Dr Ming Tan is founding Executive Director for the Tech for Good Institute. She is concurrently a Senior Fellow at the Centre for Governance and Sustainability at the National University of Singapore. Her research interests lie at the intersection of technology, business and society, including sustainability and innovation.


Ming was previously Managing Director of IPOS International, part of the Intellectual Property Office of Singapore, which supports Singapore’s future growth as a global innovation hub for intellectual property creation, commercialisation and management.


Prior to joining the public sector, she was Head of Stewardship of the COMO Group, a Singaporean portfolio of lifestyle companies operating in 14 countries worldwide. Her portfolio covered sustainability, brand and data privacy. She was concurrently the founding Executive Director of COMO Foundation, the private philanthropy of the owner of the COMO Group.

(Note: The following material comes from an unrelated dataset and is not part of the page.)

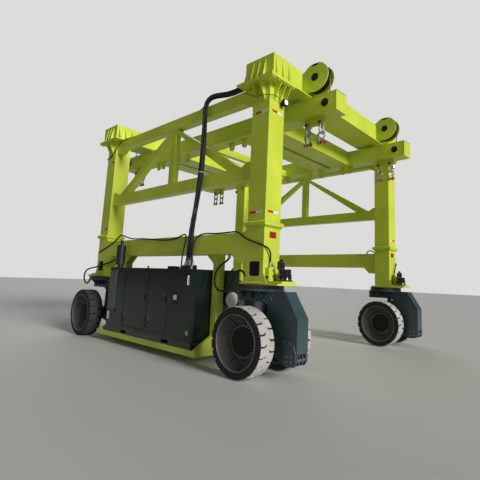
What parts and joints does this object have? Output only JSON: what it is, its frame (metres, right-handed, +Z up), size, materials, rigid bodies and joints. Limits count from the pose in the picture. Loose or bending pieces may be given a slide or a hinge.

As a company director, she lends brand and strategic guidance to SuperNature Pte Ltd, COMO Hotels and Resorts (Asia) Pte Ltd, COMO Club Pte Ltd, and Mogems Pte Ltd. In the not-for-profit space, Ming is an Advisor to Singapore Totalisator Board and serves on the boards of Esplanade–Theatres on the Bay, Singapore’s national performing arts centre, St. Joseph’s Institution International and COMO Foundation.


As part of her commitment to holistic education and the arts, she also sits on the Advisory Panel of the Centre for the Arts of the National University of Singapore.


Ming was educated in Singapore, the United States, and England. She obtained her bachelor’s and master’s degrees from Stanford University and her doctorate from Oxford.